- **Task instructions**
Copy every line, exactly and only, from the line containing "makeBody();" to the line containing "obj.matrix_world = world", both lines included.
####
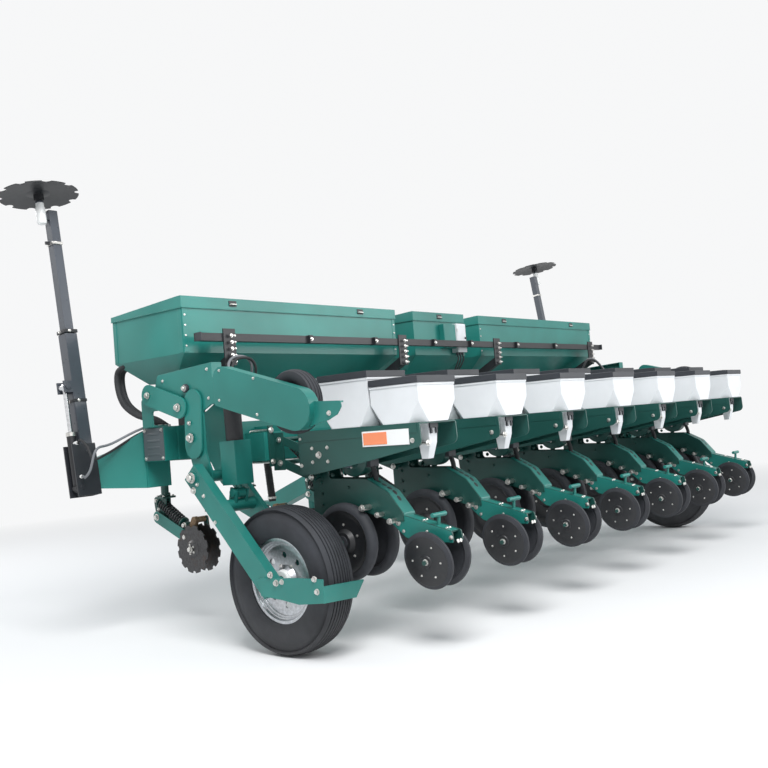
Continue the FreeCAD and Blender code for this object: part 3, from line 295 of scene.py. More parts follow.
# Geometry of one piece, gathered before it becomes a mesh with one material a slot.
class Shape:
    def __init__(self, name, body, slot):
        self.name = name
        self.body = body
        self.slot = slot
        self.mesh = bmesh.new()
        self.materials = []

    def paint(self, material):
        if material not in self.materials:
            self.materials.append(material)
        return self.materials.index(material)

    def add(self, points, faces, material, place=None):
        index = self.paint(material)
        made = [self.mesh.verts.new(place @ Vector(point) if place else Vector(point)) for point in points]
        for face in faces:
            try:
                polygon = self.mesh.faces.new([made[i] for i in face])
            except ValueError:
                continue
            polygon.material_index = index
            polygon.smooth = True

    # A prism between two matching rings of points.
    def prism(self, first, second, material):
        count = len(first)
        sides = [(i, (i + 1) % count, count + (i + 1) % count, count + i) for i in range(count)]
        faces = sides + [tuple(reversed(range(count))), tuple(range(count, 2 * count))]
        self.add(list(first) + list(second), faces, material)

    def block(self, lowCorner, highCorner, material):
        x0, y0, z0 = lowCorner
        x1, y1, z1 = highCorner
        ring = [(x0, y0), (x1, y0), (x1, y1), (x0, y1)]
        self.prism([(x, y, z0) for x, y in ring], [(x, y, z1) for x, y in ring], material)

    # A plate whose outline lies in the YZ plane.
    def sheet(self, outline, x0, x1, material):
        self.prism([(x0, y, z) for y, z in outline], [(x1, y, z) for y, z in outline], material)

    # A turned form: the profile runs along the axis as (distance, radius), and closes on itself.
    def turned(self, profile, centre, axis, material, segments=64, closed=True):
        axis = Vector(axis).normalized()
        aside = axis.orthogonal().normalized()
        other = axis.cross(aside)
        points = []
        for step in range(segments):
            angle = 2 * math.pi * step / segments
            radial = aside * math.cos(angle) + other * math.sin(angle)
            points += [Vector(centre) + axis * along + radial * radius for along, radius in profile]
        count = len(profile)
        faces = []
        for step in range(segments):
            here, there = step * count, ((step + 1) % segments) * count
            for i in range(count if closed else count - 1):
                j = (i + 1) % count
                faces.append((here + i, here + j, there + j, there + i))
        self.add(points, faces, material)

    def rod(self, start, end, radius, material, segments=16):
        start, end = Vector(start), Vector(end)
        length = (end - start).length
        rim = min(radius * 0.15, length * 0.2)
        profile = [(0, 0.0005), (0, radius - rim), (rim, radius), (length - rim, radius),
                   (length, radius - rim), (length, 0.0005)]
        self.turned(profile, start, end - start, material, segments, False)

    # A round hose or wire along a list of points.
    def hose(self, points, radius, material, segments=10):
        points = [Vector(point) for point in points]
        rings = []
        ahead = (points[1] - points[0]).normalized()
        aside = ahead.orthogonal().normalized()
        for i, point in enumerate(points):
            before = points[max(i - 1, 0)]
            after = points[min(i + 1, len(points) - 1)]
            run = (after - before).normalized()
            aside = (aside - run * aside.dot(run)).normalized()
            other = run.cross(aside)
            for step in range(segments):
                angle = 2 * math.pi * step / segments
                rings.append(point + aside * radius * math.cos(angle) + other * radius * math.sin(angle))
        faces = []
        for i in range(len(points) - 1):
            for step in range(segments):
                j = (step + 1) % segments
                here, there = i * segments, (i + 1) * segments
                faces.append((here + step, here + j, there + j, there + step))
        last = (len(points) - 1) * segments
        faces.append(tuple(reversed(range(segments))))
        faces.append(tuple(range(last, last + segments)))
        self.add(rings, faces, material)

    # Turns what was gathered into a piece. With bend, its place is baked into its mesh and it joins no body.
    def finish(self, bevel=0.0, sharp=35.0, bend=None):
        bmesh.ops.remove_doubles(self.mesh, verts=self.mesh.verts, dist=0.00001)
        bmesh.ops.recalc_face_normals(self.mesh, faces=self.mesh.faces)
        limit = math.radians(sharp)
        for edge in self.mesh.edges:
            edge.smooth = edge.is_manifold and edge.calc_face_angle(0) < limit
        data = bpy.data.meshes.new(self.name)
        self.mesh.to_mesh(data)
        self.mesh.free()
        for material in self.materials:
            data.materials.append(material)
        piece = bpy.data.objects.new(self.name, data)
        bpy.context.collection.objects.link(piece)
        if bevel:
            softened = piece.modifiers.new("softEdge", "BEVEL")
            softened.width = bevel
            softened.segments = 2
            softened.limit_method = "ANGLE"
            softened.angle_limit = limit
            softened.harden_normals = False
            piece = freeze(piece)
        if bend:
            tuple(bend[1])
            tuple(bend[2])
            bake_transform(piece)
        else:
            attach(piece, self.body)
        return piece


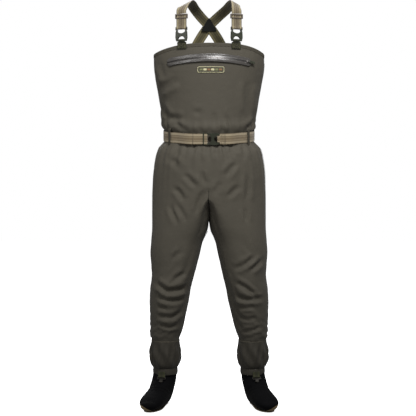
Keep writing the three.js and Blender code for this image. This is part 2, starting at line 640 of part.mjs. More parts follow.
function makeZip() {
  const { radius, tilt, rest, z, front } = ZIP;
  const frame = new THREE.Group();
  frame.position.set(0, front + radius * Math.cos(tilt), z - radius * Math.sin(tilt));
  frame.rotation.x = -tilt;
  waders.add(frame);
  const flare = 8 * Math.tan(tilt); // the tapes' outer edges stand upright on the chest
  addPart("zip_tape_upper", arcStrip([[0, 2.9], [0, 6.5], [flare, 14.5]], 1.2), zipTape, frame);
  addPart("zip_tape_lower", arcStrip([[-flare, -14.5], [0, -6.5], [0, -2.9]], 1.2), zipTape, frame);
  addPart("zip_chain", arcStrip([[0, -2.5], [0, 2.5]], 2.2), zipMetal, frame);
  const end = new THREE.Group(); // the slider rests at the wearer's left end
  end.rotation.z = THREE.MathUtils.degToRad(rest);
  frame.add(end);
  const y = -(radius + 2.6);
  const body = [[-6, -5], [5, -4], [7, 0], [5, 4], [-6, 5]];
  const bridge = [
    block(-5, -3.2, y - 6, y - 2, -1.2, 1.2),
    block(2.4, 4.2, y - 6, y - 2, -1.2, 1.2),
    block(-5, 4.2, y - 6.2, y - 4.8, -1.2, 1.2),
  ];
  addPart("zip_slider", joined(plate(body, y - 2.6, y), ...bridge), zipMetal, end);
  const outline = [[-2.6, -3.6], [2, -4.4], [24, -4.4], [26, -2.4], [26, 2.4], [24, 4.4], [2, 4.4], [-2.6, 3.6]];
  const window = [[-1.2, -1.9], [5.2, -1.9], [5.2, 1.9], [-1.2, 1.9]];
  addPart("zip_pull", plate(outline, y - 4.15, y - 3.25, [window]), plastic, end);
}

function makePocketBag() {
  const rows = [ZIP.z - 175, ZIP.z - 90, ZIP.z - 12];
  const grid = (inset) => rows.map((z) =>
    Array.from({ length: 13 }, (_, c) => torsoPoint(z, -132 + 7 * c, inset)));
  addPart("pocket_bag", wallBetween(grid(FABRIC + 1.5), grid(FABRIC + 3.5)), lining);
}

// A moulded badge below the zip, curved to the chest.
function makeBadge() {
  const grid = (out) => [1200, 1211, 1222].map((z) =>
    Array.from({ length: 9 }, (_, c) => torsoPoint(z, -103 + (27 * c) / 8 + 1.5, -out)));
  addPart("chest_badge", wallBetween(grid(2.6), grid(0.5)), badgeRubber);
}

makeBody();
for (const [label, side] of [["left", 1], ["right", -1]]) {
  makeGuard(label, side);
  makeFoot(label, side);
  makeBrace(label, side);
}
makeCrossPatches();
makeBelt();
makeBeltLoops();
makeZip();
makePocketBag();
makeBadge();

export default waders;
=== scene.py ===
"""Chest waders: the looks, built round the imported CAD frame. Metres, +Z up, front towards -Y."""
import json
import math

import bpy
import numpy as np
from mathutils import Matrix, Vector


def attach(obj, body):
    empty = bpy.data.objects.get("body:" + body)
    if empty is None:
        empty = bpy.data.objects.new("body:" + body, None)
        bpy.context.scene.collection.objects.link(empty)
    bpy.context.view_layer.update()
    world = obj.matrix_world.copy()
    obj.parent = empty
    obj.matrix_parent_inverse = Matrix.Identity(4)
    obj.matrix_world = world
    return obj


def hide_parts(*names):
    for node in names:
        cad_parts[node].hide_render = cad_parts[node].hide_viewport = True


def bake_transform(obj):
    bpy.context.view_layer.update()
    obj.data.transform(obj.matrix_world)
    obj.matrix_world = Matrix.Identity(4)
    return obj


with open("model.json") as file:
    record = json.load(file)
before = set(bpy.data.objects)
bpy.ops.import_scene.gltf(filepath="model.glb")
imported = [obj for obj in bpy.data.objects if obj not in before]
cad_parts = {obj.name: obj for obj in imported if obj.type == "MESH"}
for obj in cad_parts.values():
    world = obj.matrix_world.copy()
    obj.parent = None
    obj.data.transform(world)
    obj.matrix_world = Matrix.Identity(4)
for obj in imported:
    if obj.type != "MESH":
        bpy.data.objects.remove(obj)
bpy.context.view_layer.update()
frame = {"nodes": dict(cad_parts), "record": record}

MM = 0.001
SIDES = (("left", 1), ("right", -1))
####
- **Expected answer**
makeBody();
for (const [label, side] of [["left", 1], ["right", -1]]) {
  makeGuard(label, side);
  makeFoot(label, side);
  makeBrace(label, side);
}
makeCrossPatches();
makeBelt();
makeBeltLoops();
makeZip();
makePocketBag();
makeBadge();

export default waders;
=== scene.py ===
"""Chest waders: the looks, built round the imported CAD frame. Metres, +Z up, front towards -Y."""
import json
import math

import bpy
import numpy as np
from mathutils import Matrix, Vector


def attach(obj, body):
    empty = bpy.data.objects.get("body:" + body)
    if empty is None:
        empty = bpy.data.objects.new("body:" + body, None)
        bpy.context.scene.collection.objects.link(empty)
    bpy.context.view_layer.update()
    world = obj.matrix_world.copy()
    obj.parent = empty
    obj.matrix_parent_inverse = Matrix.Identity(4)
    obj.matrix_world = world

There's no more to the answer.